Copy each line below without leaving any out.

'''

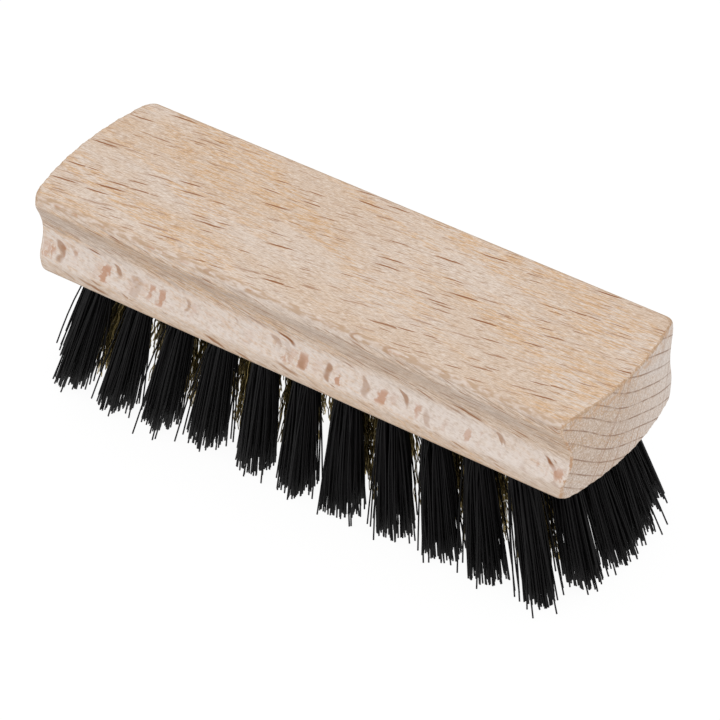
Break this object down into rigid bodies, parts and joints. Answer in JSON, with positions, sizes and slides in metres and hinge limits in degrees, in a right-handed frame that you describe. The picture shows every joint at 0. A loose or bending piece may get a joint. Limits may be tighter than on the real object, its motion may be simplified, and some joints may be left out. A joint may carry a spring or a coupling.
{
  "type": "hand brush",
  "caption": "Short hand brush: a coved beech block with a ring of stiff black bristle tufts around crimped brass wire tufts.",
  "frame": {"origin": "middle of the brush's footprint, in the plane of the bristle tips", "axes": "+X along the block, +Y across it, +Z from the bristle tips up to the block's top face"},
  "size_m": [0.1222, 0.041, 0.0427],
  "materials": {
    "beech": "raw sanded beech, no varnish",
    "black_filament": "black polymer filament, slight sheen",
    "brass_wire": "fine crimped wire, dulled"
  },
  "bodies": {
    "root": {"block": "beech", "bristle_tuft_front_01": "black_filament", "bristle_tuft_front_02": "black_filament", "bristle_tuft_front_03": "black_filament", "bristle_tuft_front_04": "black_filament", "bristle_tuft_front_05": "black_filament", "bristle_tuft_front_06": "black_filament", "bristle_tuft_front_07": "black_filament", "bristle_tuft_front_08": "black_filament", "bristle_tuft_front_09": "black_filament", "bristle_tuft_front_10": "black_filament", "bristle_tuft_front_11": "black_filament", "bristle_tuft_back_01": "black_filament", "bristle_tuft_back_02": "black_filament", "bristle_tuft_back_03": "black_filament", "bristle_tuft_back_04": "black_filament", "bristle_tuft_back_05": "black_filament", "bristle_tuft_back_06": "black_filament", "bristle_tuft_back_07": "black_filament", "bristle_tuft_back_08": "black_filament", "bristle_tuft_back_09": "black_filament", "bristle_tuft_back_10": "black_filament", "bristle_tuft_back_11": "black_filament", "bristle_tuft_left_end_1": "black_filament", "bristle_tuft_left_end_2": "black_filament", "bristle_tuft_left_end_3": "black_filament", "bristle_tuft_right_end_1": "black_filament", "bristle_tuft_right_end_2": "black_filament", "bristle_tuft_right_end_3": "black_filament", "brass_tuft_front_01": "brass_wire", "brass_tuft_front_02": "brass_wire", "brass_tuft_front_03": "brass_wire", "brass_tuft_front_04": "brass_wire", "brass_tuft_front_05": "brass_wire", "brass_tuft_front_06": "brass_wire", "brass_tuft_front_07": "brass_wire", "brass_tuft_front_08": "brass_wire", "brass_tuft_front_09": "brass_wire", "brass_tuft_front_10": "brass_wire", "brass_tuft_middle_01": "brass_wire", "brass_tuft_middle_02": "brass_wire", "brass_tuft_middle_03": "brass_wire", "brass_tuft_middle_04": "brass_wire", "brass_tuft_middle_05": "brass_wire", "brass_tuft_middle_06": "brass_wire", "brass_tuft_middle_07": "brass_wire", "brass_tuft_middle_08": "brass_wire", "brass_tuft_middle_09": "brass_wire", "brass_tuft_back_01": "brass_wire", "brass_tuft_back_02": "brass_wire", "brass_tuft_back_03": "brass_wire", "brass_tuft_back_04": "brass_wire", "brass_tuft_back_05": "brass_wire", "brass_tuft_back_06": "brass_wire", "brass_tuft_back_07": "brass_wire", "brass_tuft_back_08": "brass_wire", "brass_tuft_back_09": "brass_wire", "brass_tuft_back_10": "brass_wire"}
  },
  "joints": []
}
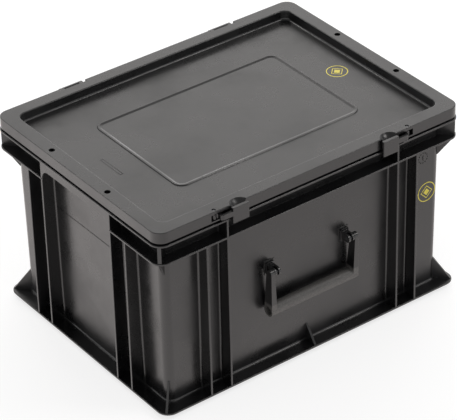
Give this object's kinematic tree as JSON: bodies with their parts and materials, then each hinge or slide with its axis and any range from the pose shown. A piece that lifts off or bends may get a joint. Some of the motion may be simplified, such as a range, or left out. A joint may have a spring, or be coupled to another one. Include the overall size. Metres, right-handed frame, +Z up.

'''

Task response:
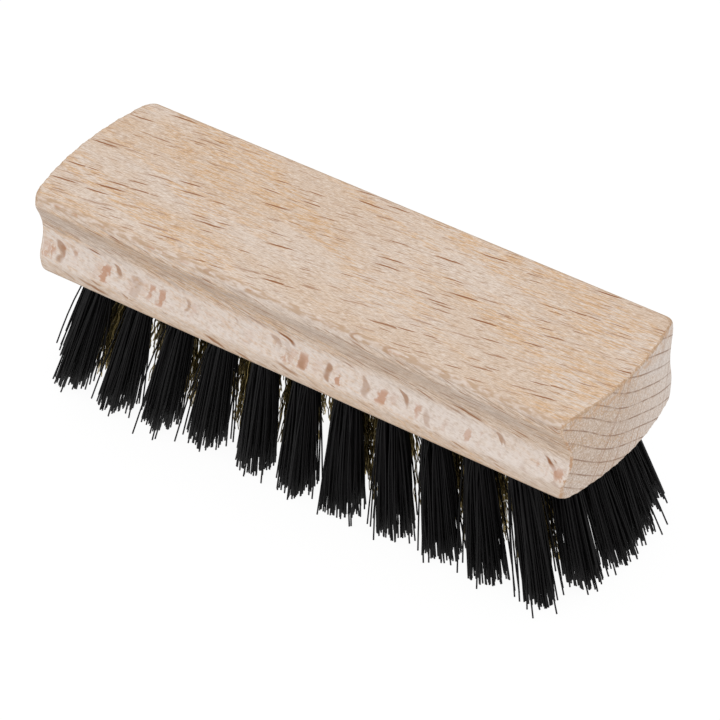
Break this object down into rigid bodies, parts and joints. Answer in JSON, with positions, sizes and slides in metres and hinge limits in degrees, in a right-handed frame that you describe. The picture shows every joint at 0. A loose or bending piece may get a joint. Limits may be tighter than on the real object, its motion may be simplified, and some joints may be left out. A joint may carry a spring or a coupling.
{
  "type": "hand brush",
  "caption": "Short hand brush: a coved beech block with a ring of stiff black bristle tufts around crimped brass wire tufts.",
  "frame": {"origin": "middle of the brush's footprint, in the plane of the bristle tips", "axes": "+X along the block, +Y across it, +Z from the bristle tips up to the block's top face"},
  "size_m": [0.1222, 0.041, 0.0427],
  "materials": {
    "beech": "raw sanded beech, no varnish",
    "black_filament": "black polymer filament, slight sheen",
    "brass_wire": "fine crimped wire, dulled"
  },
  "bodies": {
    "root": {"block": "beech", "bristle_tuft_front_01": "black_filament", "bristle_tuft_front_02": "black_filament", "bristle_tuft_front_03": "black_filament", "bristle_tuft_front_04": "black_filament", "bristle_tuft_front_05": "black_filament", "bristle_tuft_front_06": "black_filament", "bristle_tuft_front_07": "black_filament", "bristle_tuft_front_08": "black_filament", "bristle_tuft_front_09": "black_filament", "bristle_tuft_front_10": "black_filament", "bristle_tuft_front_11": "black_filament", "bristle_tuft_back_01": "black_filament", "bristle_tuft_back_02": "black_filament", "bristle_tuft_back_03": "black_filament", "bristle_tuft_back_04": "black_filament", "bristle_tuft_back_05": "black_filament", "bristle_tuft_back_06": "black_filament", "bristle_tuft_back_07": "black_filament", "bristle_tuft_back_08": "black_filament", "bristle_tuft_back_09": "black_filament", "bristle_tuft_back_10": "black_filament", "bristle_tuft_back_11": "black_filament", "bristle_tuft_left_end_1": "black_filament", "bristle_tuft_left_end_2": "black_filament", "bristle_tuft_left_end_3": "black_filament", "bristle_tuft_right_end_1": "black_filament", "bristle_tuft_right_end_2": "black_filament", "bristle_tuft_right_end_3": "black_filament", "brass_tuft_front_01": "brass_wire", "brass_tuft_front_02": "brass_wire", "brass_tuft_front_03": "brass_wire", "brass_tuft_front_04": "brass_wire", "brass_tuft_front_05": "brass_wire", "brass_tuft_front_06": "brass_wire", "brass_tuft_front_07": "brass_wire", "brass_tuft_front_08": "brass_wire", "brass_tuft_front_09": "brass_wire", "brass_tuft_front_10": "brass_wire", "brass_tuft_middle_01": "brass_wire", "brass_tuft_middle_02": "brass_wire", "brass_tuft_middle_03": "brass_wire", "brass_tuft_middle_04": "brass_wire", "brass_tuft_middle_05": "brass_wire", "brass_tuft_middle_06": "brass_wire", "brass_tuft_middle_07": "brass_wire", "brass_tuft_middle_08": "brass_wire", "brass_tuft_middle_09": "brass_wire", "brass_tuft_back_01": "brass_wire", "brass_tuft_back_02": "brass_wire", "brass_tuft_back_03": "brass_wire", "brass_tuft_back_04": "brass_wire", "brass_tuft_back_05": "brass_wire", "brass_tuft_back_06": "brass_wire", "brass_tuft_back_07": "brass_wire", "brass_tuft_back_08": "brass_wire", "brass_tuft_back_09": "brass_wire", "brass_tuft_back_10": "brass_wire"}
  },
  "joints": []
}
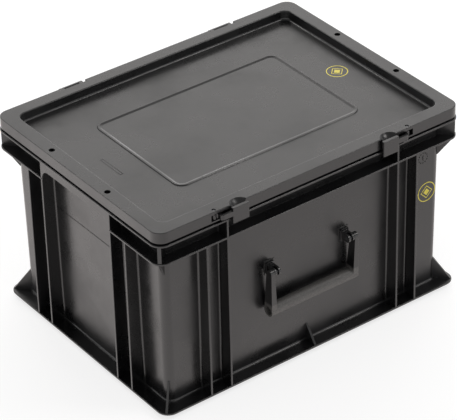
Give this object's kinematic tree as JSON: bodies with their parts and materials, then each hinge or slide with its axis and any range from the pose shown. A piece that lifts off or bends may get a joint. Some of the motion may be simplified, such as a range, or left out. A joint may have a spring, or be coupled to another one. Include the overall size. Metres, right-handed frame, +Z up.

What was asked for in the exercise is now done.